The Ortega government has neither confirmed nor denied whether it is seeking an agreement with the U.S. However, it has repeatedly demanded the lifting of international sanctions, described as “unilateral, coercive and illegal measures”.

U.S. MAKES “MULTILATERAL EFFORTS”

The State Department’s special envoy for the Northern Triangle, Ricardo Zúniga, told last Friday to a group of media, that the U.S. is making multilateral efforts for the Ortega government to free opposition leaders, but also to guarantee free and credible elections in November.

He assured that they are focusing their multilateral efforts through the OAS, and that they are acting and using the tools that diplomacy allows them, for which they have the bipartisan support of the Congress, which put on the agenda next week the discussion of the Renacer Law, which would sanction Ortega’s circle.

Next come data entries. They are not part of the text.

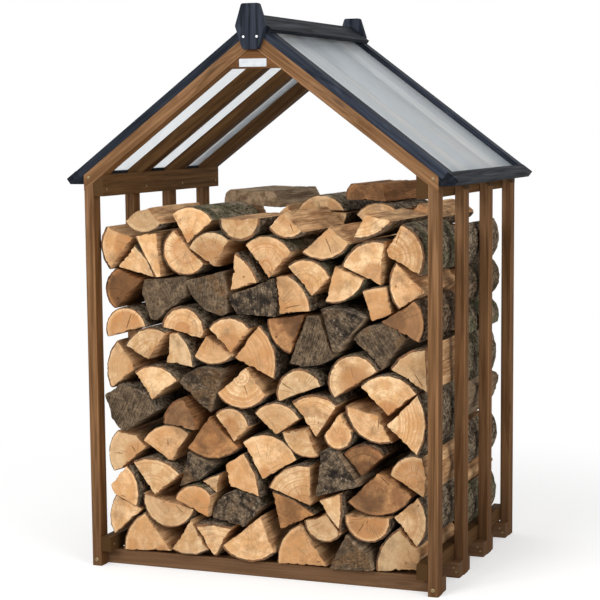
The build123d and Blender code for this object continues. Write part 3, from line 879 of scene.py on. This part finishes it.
def firewood(node, tone):
    """One detailed piece for all the logs of a CAD node."""
    logs, owns = [], []
    for solid in islands(nodes[node].data):
        owns.append(chance.random())
        logs.append(Log(solid, owns[-1]))
    starts = np.cumsum([0] + [len(log.points) for log in logs])
    points = [point for log in logs for point in log.points]
    faces = [tuple(start + i for i in face) for start, log in zip(starts, logs) for face in log.faces]
    mesh = new_mesh("split_" + node, points, faces, LOOKS[tone])
    mesh.polygons.foreach_set("material_index", [kind for log in logs for kind in log.kinds])
    mesh.polygons.foreach_set("use_smooth", [True] * len(faces))
    mesh.set_sharp_from_angle(angle=SHARP_TURN)
    mesh.attributes.new("pith", "FLOAT_VECTOR", "POINT").data.foreach_set(
        "vector", np.concatenate([log.places for log in logs]).ravel()
    )
    values = {
        "own": np.repeat(owns, [len(log.points) for log in logs]),
        "rim": np.concatenate([log.rim for log in logs]),
        "to_bark": np.concatenate([log.to_bark for log in logs]),
        "on_stack_top": np.concatenate([log.on_stack_top for log in logs]),
    }
    for name, value in values.items():
        mesh.attributes.new(name, "FLOAT", "POINT").data.foreach_set("value", value)
    mesh.update()
    piece = new_object("split_" + node, mesh)
    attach(piece, "root")
    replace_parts(piece, node)


for name in sorted(nodes):
    if name.endswith("logs"):
        tone = name.split("_")[1]
        firewood(name, tone if tone in LOOKS else "fresh")

# Dark trims: the left ridge cap, narrower than the right one that laps it,
# and strips under the sheets at the eaves

CAP_TRIM = 0.018
STRIP_WIDE = 0.0115
STRIP_FOOT = 1.180


def trim_piece(name, points, faces):
    """A piece in the paint of the boards that run from front to back."""
    piece = new_object(name, new_mesh(name, points, faces, [paints["y"]]))
    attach(piece, "root")
    return piece


def narrow_cap():
    """The left ridge cap with its lower edge drawn up the slope."""
    node = nodes["left_ridge_cap"]
    places = [node.matrix_world @ vertex.co for vertex in node.data.vertices]
    middle = (min(place.x for place in places) + max(place.x for place in places)) / 2
    shift = Vector((math.cos(SLOPE), 0, math.sin(SLOPE))) * CAP_TRIM
    points = [place + shift if place.x < middle else place for place in places]
    faces = [tuple(face.vertices) for face in node.data.polygons]
    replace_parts(trim_piece("narrow_left_ridge_cap", points, faces), "left_ridge_cap")


def eave_strips(side, side_name):
    """A strip in each bay, from rafter to rafter, against the eave board and the sheet."""
    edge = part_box(f"{side_name}_front_post")[0 if side < 0 else 1].x
    inner = edge - side * STRIP_WIDE
    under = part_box(f"{side_name}_front_rafter")[1].z
    tops = [under - abs(x) * math.tan(SLOPE) for x in (edge, inner)]
    outline = [(edge, STRIP_FOOT), (inner, STRIP_FOOT), (inner, tops[1]), (edge, tops[0])]
    for number, (before, after) in enumerate(zip(ROWS, ROWS[1:])):
        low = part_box(f"{side_name}_{before}_rafter")[1].y
        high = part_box(f"{side_name}_{after}_rafter")[0].y
        points = [(x, y, z) for y in (low, high) for x, z in outline]
        faces = [(0, 1, 2, 3), (7, 6, 5, 4)] + [(i, i + 4, (i + 1) % 4 + 4, (i + 1) % 4) for i in range(4)]
        if side < 0:
            faces = [face[::-1] for face in faces]
        trim_piece(f"{side_name}_eave_strip_{number}", points, faces)


narrow_cap()
for side, side_name in SIDES:
    eave_strips(side, side_name)

# Screws and bolts

# Profile of a head from rim to socket floor, as shares of radius and rise, six-sided below SOCKET
HEAD = [(1.0, 0.0), (0.98, 0.35), (0.86, 0.72), (0.66, 0.95), (0.42, 1.0), (0.34, 0.9), (0.33, 0.35)]
SOCKET = 0.4
TURNS = 36
# Radius, rise and metal of each kind of head
FINIAL_SCREW = (0.0040, 0.0012, zinc)
FOOT_BOLT = (0.0065, 0.0030, yellow_zinc)
RAFTER_BOLT = (0.0048, 0.0020, yellow_zinc)
BEARER_SCREW = (0.0032, 0.001, yellow_zinc)
RAIL_SCREW = (0.0036, 0.001, yellow_zinc)
# How far out from the middle and how high
FINIAL_SCREW_PLACE = (0.0206, 1.5812)
FOOT_BOLT_PLACE = (0.5345, 0.0195)
RAFTER_BOLT_PLACE = (0.5344, 1.182)
BEARER_SCREW_PLACES = ((0.538, 0.018), (0.529, 0.031))
RAIL_SCREW_HEIGHTS = {"top_rail": 1.146, "low_rail": 0.068}


def fastener(name, place, facing, kind):
    """A domed head with a six-sided socket, facing along an axis."""
    radius, rise, look = kind
    points = []
    for share, height in HEAD:
        for turn in range(TURNS):
            angle = 2 * math.pi * turn / TURNS
            reach = radius * share
            if share < SOCKET:
                reach *= math.cos(math.pi / 6) / math.cos(angle % (math.pi / 3) - math.pi / 6)
            points.append((reach * math.cos(angle), reach * math.sin(angle), rise * height))
    faces = []
    for ring in range(len(HEAD) - 1):
        for turn in range(TURNS):
            a, b, after = ring * TURNS, (ring + 1) * TURNS, (turn + 1) % TURNS
            faces.append((a + turn, a + after, b + after, b + turn))
    faces.append(tuple((len(HEAD) - 1) * TURNS + turn for turn in range(TURNS)))
    mesh = new_mesh(name, points, faces, [look])
    mesh.polygons.foreach_set("use_smooth", [len(face) == 4 for face in faces])
    piece = new_object(name, mesh)
    piece.rotation_euler = Vector(facing).to_track_quat("Z", "Y").to_euler()
    piece.location = place
    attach(piece, "root")


def outer_face(node, end):
    """Y of a node's face towards this end."""
    low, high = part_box(node)
    return low.y if end < 0 else high.y


def fix_gables():
    """The finials' screws, and a bolt at the foot and the head of each outermost post."""
    for end, end_name in ENDS:
        finial_face = outer_face(end_name + "_finial", end)
        post_face = outer_face(f"left_{end_name}_post", end)
        fixings = (
            ("finial_screw", finial_face, FINIAL_SCREW_PLACE, FINIAL_SCREW),
            ("foot_bolt", post_face, FOOT_BOLT_PLACE, FOOT_BOLT),
            ("rafter_bolt", post_face, RAFTER_BOLT_PLACE, RAFTER_BOLT),
        )
        for side, side_name in SIDES:
            for name, face, (out, height), kind in fixings:
                fastener(f"{side_name}_{end_name}_{name}", (side * out, face, height), (0, end, 0), kind)


def fix_bearers(side, side_name):
    """Two screws at this side's end of each bearer that lies before its posts."""
    for bearer in ("second_bearer", "third_bearer", "rear_bearer"):
        face = outer_face(bearer, -1)
        for number, (out, height) in enumerate(BEARER_SCREW_PLACES):
            place = (side * out, face, height)
            fastener(f"{side_name}_{bearer}_screw_{number}", place, (0, -1, 0), BEARER_SCREW)


def fix_rails(side, side_name):
    """A screw through each of this side's rails into each post."""
    for row in ROWS:
        low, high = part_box(f"{side_name}_{row}_post")
        for rail_name, height in RAIL_SCREW_HEIGHTS.items():
            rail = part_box(f"{side_name}_{rail_name}")
            inner = rail[1].x if side < 0 else rail[0].x
            place = (inner, (low.y + high.y) / 2, height)
            fastener(f"{side_name}_{row}_{rail_name}_screw", place, (-side, 0, 0), RAIL_SCREW)


fix_gables()
for side, side_name in SIDES:
    fix_bearers(side, side_name)
    fix_rails(side, side_name)

# Floor, light and camera

WHITE = (1.0, 1.0, 1.0, 1.0)
AMBIENT = 0.58
FLOOR_LIFT = 0.42
FLOOR_FADE = (1.0, 2.2)
FLOOR_REACH = 30


def seen_rays(s):
    """1 for rays from the camera, also off shiny and through clear things, 0 for those that only light."""
    rays = s.node("LightPath").outputs
    seen = s.math("MAXIMUM", rays["Is Camera Ray"], rays["Is Glossy Ray"])
    return s.math("MAXIMUM", seen, rays["Is Transmission Ray"])


def lit_floor(name):
    """Pale floor that keeps the shadow, and that the camera sees as white further out."""
    s = Shader(bpy.data.materials.new(name))
    out = s.node("VectorMath", {0: s.place()}, operation="LENGTH").outputs["Value"]
    body = s.node("BsdfDiffuse", {"Color": rgb(222, 222, 222)})
    lift = s.node("Emission", {"Color": WHITE, "Strength": FLOOR_LIFT})
    white = s.node("Emission", {"Color": WHITE, "Strength": 1.0})
    near = s.node("AddShader", {0: body.outputs[0], 1: lift.outputs[0]})
    faded = s.node("MixShader", {0: s.ramp(out, *FLOOR_FADE), 1: near.outputs[0], 2: white.outputs[0]})
    return s.shown(s.node("MixShader", {0: seen_rays(s), 1: body.outputs[0], 2: faded.outputs[0]}))


def studio(name):
    """Even light from all round, white where it is seen."""
    s = Shader(bpy.data.worlds.new(name), "World")
    strength = s.between(seen_rays(s), AMBIENT, 1.0)
    return s.shown(s.node("Background", {"Color": WHITE, "Strength": strength}))


def softbox(name, place, target, size, watts):
    """A square lamp facing the target."""
    data = bpy.data.lights.new(name, "AREA")
    data.shape = "SQUARE"
    data.size = size
    data.energy = watts
    lamp = new_object(name, data)
    lamp.location = place
    lamp.rotation_euler = (Vector(target) - Vector(place)).to_track_quat("-Z", "Y").to_euler()


corners = [(x * FLOOR_REACH, y * FLOOR_REACH, 0) for x, y in ((-1, -1), (1, -1), (1, 1), (-1, 1))]
floor = new_object("floor", new_mesh("floor", corners, [(0, 1, 2, 3)], [lit_floor("floor_white")]))
bpy.context.scene.world = studio("studio")
softbox("key", place=(-1.4, -5.2, 3.0), target=(0, 0, 0.8), size=2.4, watts=184)
softbox("fill", place=(4.2, -3.2, 2.0), target=(0, 0, 0.8), size=2.6, watts=94)
softbox("top", place=(-0.6, 1.2, 4.6), target=(0, 0, 1.4), size=3.0, watts=12)

CAMERA_PLACE = (1.94677, -5.03978, 1.34213)
YAW, PITCH, ROLL = math.radians(21.4256), math.radians(6.8730), math.radians(-0.4969)
data = bpy.data.cameras.new("view")
data.lens = 104.662
data.sensor_width = 36.0
data.shift_x = 0.0019
data.shift_y = 0.0527
camera = new_object("view", data)
camera.location = CAMERA_PLACE
forward = Vector((-math.sin(YAW) * math.cos(PITCH), math.cos(YAW) * math.cos(PITCH), -math.sin(PITCH)))
level = Vector((math.cos(YAW), math.sin(YAW), 0))
raised = level.cross(forward)
across = level * math.cos(ROLL) + raised * math.sin(ROLL)
upward = raised * math.cos(ROLL) - level * math.sin(ROLL)
camera.rotation_euler = Matrix((across, upward, -forward)).transposed().to_euler()
bpy.context.scene.camera = camera
bpy.context.scene.view_settings.view_transform = "Standard"
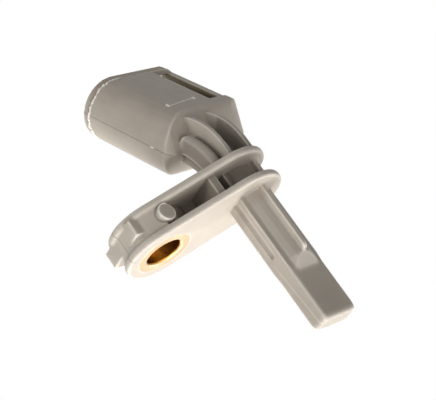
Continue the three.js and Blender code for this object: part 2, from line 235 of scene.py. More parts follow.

The U.S. Secretary of State, Antony Blinken, highlighted on Wednesday the “overwhelming support” to the resolution approved by 26 countries in the OAS, and stated that “conditions do not exist” for “fair and free elections” in Nicaragua.

Blinken highlighted the “clear message” sent by the OAS “in support of the people of Nicaragua and their struggle for free and fair elections and respect for human rights”.

ARGENTINA AND MEXICO OFFER TO “COLLABORATE”

Argentina and Mexico, which abstained from voting on the resolution debated at the OAS, although they expressed their “concern” over the “detention of political figures of the opposition” in Nicaragua, pronounced themselves against intervening in the internal affairs of this country.

In a joint communiqué issued by the Argentine Foreign Ministry, both countries expressed their disagreement with the “pretension” of “imposing guidelines from outside or unduly prejudging the development of electoral processes” and thanked “the negotiating efforts of some member states”.

In addition, they made “a new call to reestablish the inter-American dialogue” and expressed their “full disposition to collaborate constructively”, convinced that this situation “will be overcome by the Nicaraguans themselves”.

The Nicaraguan police are holding under arrest opposition presidential hopefuls Cristiana Chamorro, Arturo Cruz, Félix Maradiaga and Juan Sebastián Chamorro García.

In addition, two former vice-chancellors, two historic dissident Sandinista ex-guerrillas, a former business leader, a banker, four activists, and two former collaborators of an NGO have been detained in the last two weeks under accusations of various crimes.

The arrests of opponents come five months before Nicaragua’s general elections, to be held on November 7, in which Ortega, in power since 2007, is seeking new reelection.